Jeudi, M. Boitière et Mme Gagnon se sont rencontrés avec d’autres parents pendant que leurs enfants jouaient dans le petit parc situé entre l’entrée arrière de l’école et la future Maison Benoît-Labre. La sécurité et la propreté du parc sont au centre de plusieurs préoccupations des parents. Clôturés sur trois côtés, le petit espace vert et l’aire de jeux sont fermés au public pendant la journée scolaire, mais ouverts le soir.
« On est un peu inquiets », explique Migline Bitaut, mère de deux élèves de Victor-Rousselot. « Quel sera l’impact sur la vie de nos enfants ? Allons-nous trouver des gens qui consommeront (de la drogue) et viendront au parc pendant que nos enfants y sont après l’école ? »
M. Boitière, Mme Gagnon et Mme Bitaut ont tous déclaré qu’ils ignoraient que la Maison Benoît-Labre inclurait la consommation de drogues supervisée jusqu’à ce que les médias en parlent au cours de l’été. Chantal Gagnon a indiqué avoir rédigé une lettre ouverte en collaboration avec d’autres parents réclamant un examen public du projet avant son ouverture, prévue en octobre.
Les partisans du projet, quant à eux, affirment que l’accent doit être mis sur les personnes vulnérables que le centre servira.

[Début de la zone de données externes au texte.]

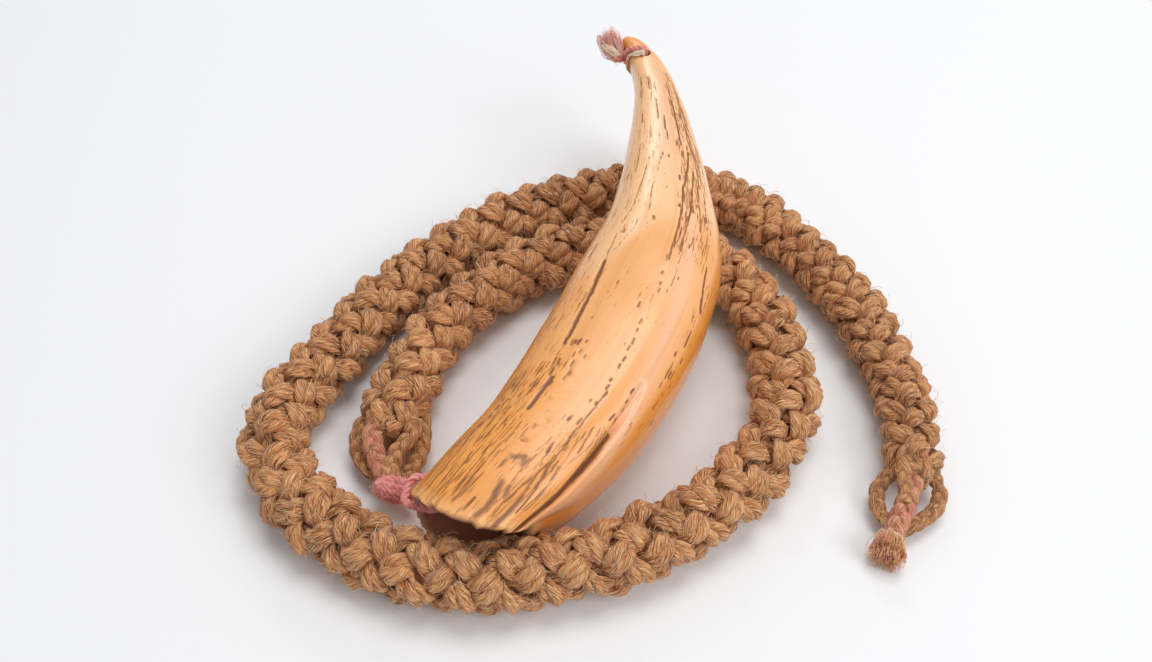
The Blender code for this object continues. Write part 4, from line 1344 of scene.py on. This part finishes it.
# %% Stray fibres over the plait
def stray_tree():
    """The tree that scatters bent fibres over the outer side of a surface."""
    tree, given = new_tree("stray_fibres", {
        "Per square metre": 20000.0, "Fibre length": 0.005, "Fibre radius": 0.00009, "Seed": 3})
    lift = add(tree, "GeometryNodeInputNamedAttribute", {"Name": "lift"})
    outside = add(tree, MATH, {0: lift, 1: 0.2}, operation="GREATER_THAN")
    spots = add(tree, "GeometryNodeDistributePointsOnFaces", {
        "Mesh": given["Given"], "Selection": outside, "Density": given["Per square metre"],
        "Seed": given["Seed"]}, distribute_method="RANDOM")
    long = given["Fibre length"]
    bend = add(tree, VECTOR, {0: (0.55, 0.0, 0.34), "Scale": long}, operation="SCALE")
    tip = add(tree, VECTOR, {0: (0.80, 0.45, -0.02), "Scale": long}, operation="SCALE")
    arc = add(tree, "GeometryNodeCurveQuadraticBezier",
              {"Resolution": 3, "Start": (0.0, 0.0, -0.0002), "Middle": bend, "End": tip})
    ring = add(tree, "GeometryNodeCurvePrimitiveCircle",
               {"Resolution": 3, "Radius": given["Fibre radius"]})
    hair = add(tree, "GeometryNodeCurveToMesh",
               {"Curve": arc, "Profile Curve": ring, "Fill Caps": True})
    spin = add(tree, "FunctionNodeRandomValue", {2: 0.0, 3: tau, "Seed": 8}, data_type="FLOAT")
    spin = add(tree, "FunctionNodeAxisAngleToRotation",
               {"Axis": (0.0, 0.0, 1.0), "Angle": spin.outputs[1]})
    turned = add(tree, "FunctionNodeRotateRotation",
                 {"Rotation": spots.outputs["Rotation"], "Rotate By": spin}, rotation_space="LOCAL")
    size = add(tree, "FunctionNodeRandomValue", {2: 0.35, 3: 1.25, "Seed": 9}, data_type="FLOAT")
    placed = add(tree, "GeometryNodeInstanceOnPoints", {
        "Points": spots.outputs["Points"], "Instance": hair, "Rotation": turned,
        "Scale": size.outputs[1]})
    return end_tree(tree, placed, given["Finish"])


STRAYS = stray_tree()
root_fuzz = grown("root_pink_fuzz", root_knot.data.copy(), STRAYS, {
    "Per square metre": 1.2e6, "Fibre length": 0.0022, "Fibre radius": 0.00005, "Finish": tuft_wool})
tip_fuzz = grown("tip_red_fuzz", tip_knot.data.copy(), STRAYS, {
    "Per square metre": 2.6e6, "Fibre length": 0.0014, "Fibre radius": 0.00004, "Finish": tuft_wool})
stray_pieces = []
for k, piece in enumerate(rope_pieces):
    fuzz = grown(f"coir_stray_fibres_{k + 1}", piece.data.copy(), STRAYS, {
        "Per square metre": 85000.0, "Fibre length": 0.0038, "Fibre radius": 0.00006, "Seed": k + 1,
        "Finish": loose_fibre})
    spots = places_of(fuzz)
    spots[:, 2] = np.maximum(spots[:, 2], 0.0001)
    fuzz.data.vertices.foreach_set("co", spots.ravel())
    stray_pieces.append(fuzz)

# %% [markdown]
# ## Floor and light
#
# The object lies on a plain white table under a large soft light nearly overhead, in a white
# room, so the shadows are short and soft. A smaller one low behind it gives the polished neck
# its long shine, and a weak one at the right lightens that flank.

# %% Floor and light
FLOOR_HALF = 3.0
FLOOR_LEVEL = -0.0002
floor_mesh = bpy.data.meshes.new("floor")
corners = [(x * FLOOR_HALF, y * FLOOR_HALF, FLOOR_LEVEL)
           for x, y in ((-1, -1), (1, -1), (1, 1), (-1, 1))]
floor_mesh.from_pydata(corners, [], [(0, 1, 2, 3)])
floor = bpy.data.objects.new("floor", floor_mesh)
SCENE.collection.objects.link(floor)
paper, _, paper_shader = new_material("matt_white_paper")
feed(paper_shader, {"Base Color": hex_linear("#F4F5F7"), "Roughness": 0.9})
floor_mesh.materials.append(paper)


def soft_light(name, place, size, power):
    """A round soft light, turned to the middle of the object."""
    data = bpy.data.lights.new(name, "AREA")
    data.shape = "DISK"
    data.size = size
    data.energy = power
    made = bpy.data.objects.new(name, data)
    SCENE.collection.objects.link(made)
    made.location = place
    made.rotation_euler = (-Vector(place)).to_track_quat("-Z", "Y").to_euler()


soft_light("overhead", (0.15, 0.35, 1.60), 1.0, 11.0)
soft_light("back_window", (-0.33, 0.92, 0.80), 0.30, 1.3)
soft_light("side_fill", (0.90, -0.35, 0.80), 0.8, 5.5)
SCENE.world = bpy.data.worlds.new("white_room")
SCENE.world.use_nodes = True
feed(SCENE.world.node_tree.nodes["Background"], {"Color": hex_linear("#FFFFFF"), "Strength": 0.41})
SCENE.view_settings.view_transform = "Standard"

# %% [markdown]
# ## What belongs to what
#
# The part has one body, so every piece rides on it. The new pieces stand for the plain solids
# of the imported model.

# %% Pieces, bodies and slots
cord_parts = rope_pieces[1:] + [near_loops, near_pink, far_loops, far_pink, far_tuft, far_tuft_pink]
cord_parts += stray_pieces
SLOTS = {
    "coconut_fibre": [rope_pieces[0], *cord_parts],
    "red_wool": [red_tie, tip_knot, tip_fuzz, tip_tuft, tip_tuft_white],
    "pink_wool": [root_ring, root_knot, root_fuzz],
    "cream_strip": [strip_tie, strip_end],
    "polished_tooth": [tooth],
}
STANDS_FOR = {
    "tooth": tooth, "coir_rope": rope_pieces[0], "rope_near_end": near_loops,
    "rope_far_end": far_loops, "tip_wool_tie": red_tie, "tip_cream_strip": strip_tie,
    "root_wool_tie": root_ring,
}
for slot_name, pieces in SLOTS.items():
    for piece in pieces:
        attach(piece, "root")
for node_name, piece in STANDS_FOR.items():
    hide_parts(node_name)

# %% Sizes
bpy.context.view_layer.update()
total = sum(len(piece.data.loop_triangles) for pieces in SLOTS.values() for piece in pieces)
print("triangles in all", total)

« Il n’y a pas d’endroit idéal pour des sites où nous allons aider les gens à sortir de l’itinérance chronique (ou) aider les gens à faire face à une consommation chronique de drogues », selon Craig Sauvé, le conseiller municipal qui représente le quartier. De nouveaux retards, a-t-il ajouté, pourraient avoir des conséquences mortelles.
« Nous ne pouvons pas continuer à expulser des personnes en situation d’itinérance chronique dans un autre quartier, car cela va se répéter encore et encore… et des gens vont mourir. »

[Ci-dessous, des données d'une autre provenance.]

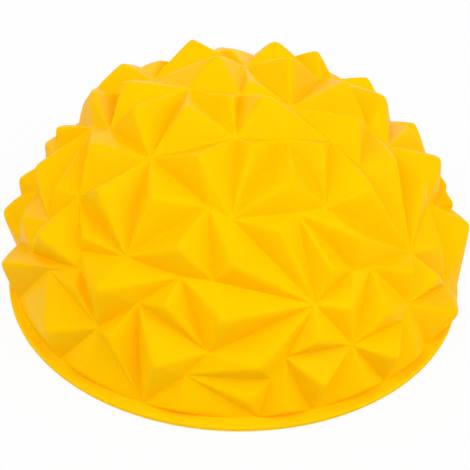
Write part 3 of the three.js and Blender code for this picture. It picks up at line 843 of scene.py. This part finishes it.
def white_light_path(nodes, links):
    """1 where a ray comes from the camera, a gloss or a clear surface, and 0 elsewhere."""
    path = nodes.new("ShaderNodeLightPath")
    seen = path.outputs["Is Camera Ray"]
    for kind in ("Is Glossy Ray", "Is Transmission Ray"):
        either = nodes.new("ShaderNodeMath")
        either.operation = "MAXIMUM"
        links.new(seen, either.inputs[0])
        links.new(path.outputs[kind], either.inputs[1])
        seen = either.outputs[0]
    return seen


def make_floor():
    """A pale floor that looks white and keeps a faint shadow. It is open under the base, which
    covers the opening, so that the base and the pulled stopper show from below."""
    mesh = bpy.data.meshes.new("floor")
    turns = [2 * math.pi * i / TURN_STEPS for i in range(TURN_STEPS)]
    points = [(radius * math.cos(turn), radius * math.sin(turn), -FLOOR_DROP)
              for radius in ((BASE_RADIUS - FLOOR_LAP) * MM, FLOOR_RADIUS) for turn in turns]
    faces = [(i, TURN_STEPS + i, TURN_STEPS + (i + 1) % TURN_STEPS, (i + 1) % TURN_STEPS)
             for i in range(TURN_STEPS)]
    mesh.from_pydata(points, [], faces)
    floor = bpy.data.objects.new("floor", mesh)
    bpy.context.scene.collection.objects.link(floor)
    material, nodes, links, shader = new_material("floor_white")
    shader.inputs["Base Color"].default_value = (FLOOR_GREY, FLOOR_GREY, FLOOR_GREY, 1)
    shader.inputs["Roughness"].default_value = FLOOR_ROUGHNESS
    shader.inputs["Specular IOR Level"].default_value = 0.0
    glow = nodes.new("ShaderNodeEmission")
    glow.inputs["Color"].default_value = (1, 1, 1, 1)
    glow.inputs["Strength"].default_value = 1.0
    part = nodes.new("ShaderNodeMath")
    part.operation = "MULTIPLY"
    part.inputs[1].default_value = FLOOR_GLOW
    links.new(white_light_path(nodes, links), part.inputs[0])
    mixed = nodes.new("ShaderNodeMixShader")
    links.new(part.outputs[0], mixed.inputs["Fac"])
    links.new(shader.outputs[0], mixed.inputs[1])
    links.new(glow.outputs[0], mixed.inputs[2])
    links.new(mixed.outputs[0], nodes["Material Output"].inputs["Surface"])
    mesh.materials.append(material)


def add_lamp(name, size, watts, place, direction, up=(0, 0, 1)):
    """A square lamp or, with two sizes, a rectangle, that shines in a direction."""
    light = bpy.data.lights.new(name, "AREA")
    if isinstance(size, tuple):
        light.shape = "RECTANGLE"
        light.size, light.size_y = size
    else:
        light.size = size
    light.energy = watts
    lamp = bpy.data.objects.new(name, light)
    lamp.matrix_world = looking(place, direction, up)
    bpy.context.scene.collection.objects.link(lamp)
    return lamp


def make_light():
    world = bpy.data.worlds.new("studio")
    bpy.context.scene.world = world
    world.use_nodes = True
    nodes, links = world.node_tree.nodes, world.node_tree.links
    background = nodes["Background"]
    background.inputs["Color"].default_value = (1, 1, 1, 1)
    background.inputs["Strength"].default_value = ROOM_LIGHT
    shown = nodes.new("ShaderNodeBackground")
    shown.inputs["Color"].default_value = (1, 1, 1, 1)
    shown.inputs["Strength"].default_value = 1.0
    choice = nodes.new("ShaderNodeMixShader")
    links.new(white_light_path(nodes, links), choice.inputs["Fac"])
    links.new(background.outputs[0], choice.inputs[1])
    links.new(shown.outputs[0], choice.inputs[2])
    links.new(choice.outputs[0], nodes["World Output"].inputs["Surface"])
    for name, (azimuth, elevation, size, watts) in LAMPS.items():
        turn, tilt = math.radians(azimuth), math.radians(elevation)
        place = LAMP_DISTANCE * np.array([math.cos(tilt) * math.cos(turn),
                                          math.cos(tilt) * math.sin(turn), math.sin(tilt)])
        add_lamp(name, size, watts, place, -place)
    # a lamp under the floor for the base, seen from below
    add_lamp("under", UNDER_SIZE, UNDER_WATTS, UNDER_PLACE, (0, 0, 1), up=(0, 1, 0))
    # a wide bright strip behind the ball, which only its gloss shows
    strip = add_lamp("strip", STRIP_SIZE, STRIP_WATTS, STRIP_PLACE, -np.array(STRIP_PLACE))
    strip.visible_camera = strip.visible_diffuse = strip.visible_transmission = False


def looking(place, direction, up=(0, 0, 1)):
    back = -unit(np.asarray(direction, float))
    right = unit(np.cross(up, back))
    return matrix_of(place, right, np.cross(back, right), back)


def matrix_of(place, right, up, back):
    rows = np.eye(4)
    rows[:3, 0], rows[:3, 1], rows[:3, 2], rows[:3, 3] = right, up, back, place
    return Matrix(rows.tolist())


def make_camera():
    camera = bpy.data.objects.new("camera", bpy.data.cameras.new("camera"))
    camera.data.sensor_fit = "HORIZONTAL"
    camera.data.sensor_width = SENSOR_WIDTH
    camera.data.lens = camera.data.sensor_width * FOCAL_PIXELS / PICTURE_PIXELS
    camera.data.clip_start, camera.data.clip_end = SIGHT_RANGE
    camera.matrix_world = matrix_of(EYE * BASE_RADIUS * MM, RIGHT, UP, -FORWARD)
    bpy.context.scene.collection.objects.link(camera)
    bpy.context.scene.camera = camera


# the dome's flange and rim get painted light, a paler yellow towards the bottom
make_dome(soft_pvc("yellow_pvc", DOME_YELLOWS, roughness=0.33, glow=0.2, pale=FLANGE_PAINTED_LIGHT))
# painted light: the sheet's paler yellows brighten its shaded edge at the floor
sheet_pvc = soft_pvc("sheet_pvc", SHEET_YELLOWS, roughness=0.42, glow=0.2)
make_base_sheet(sheet_pvc)
make_air_seat(sheet_pvc)
make_stopper(soft_pvc("stopper_plastic", STOPPER_WHITES, roughness=0.38, glow=0.1))
make_floor()
make_light()
make_camera()
bpy.context.scene.view_settings.view_transform = "Standard"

M. Sauvé affirme qu’un site de consommation de drogues intérieur et supervisé posera moins de problèmes à Saint-Henri que la consommation de drogues actuelle et répandue dans les espaces extérieurs, comme les ruelles et la place à côté de la station de métro locale. « C’est une solution beaucoup plus propre », affirme-t-il.
Andréanne Désilets, directrice générale de la Maison Benoît-Labre, est du même avis. « Les espaces de consommation supervisée sont perçus comme nuisibles, mais en fin de compte, il faut prévoir des espaces adéquats. » « C’est une question de sécurité publique », a-t-elle poursuivi. « Nous disposons d’un espace sûr pour les personnes qui consomment. Ce que nous voulons également, c’est accroître la sécurité de tous ceux qui nous entourent. »
Mme Désilets insiste sur le fait que la Maison Benoît-Labre a travaillé fort pour informer la communauté de ses projets pour le site Atwater, qui, selon elle, ont toujours inclus un service de prévention des surdoses.
Elle a expliqué que l’organisation à but non lucratif a organisé un certain nombre de fêtes de quartier pour impliquer les résidents et a fait des démarches auprès du centre de services scolaire local pour partager des informations. Une séance d’information destinée aux parents des élèves de Victor-Rousselot est prévue à la mi-septembre.
D’autres mesures visant à minimiser son impact sur les environs incluent une brigade de nettoyage de quartier, un intervenant à temps plein dédié à assurer une coexistence harmonieuse avec l’école primaire et l’éloignement de l’entrée principale du nouveau bâtiment du campus.
Andréanne Désilets lance un appel aux Montréalais pour qu’ils « travaillent ensemble sur les enjeux qui nous touchent ».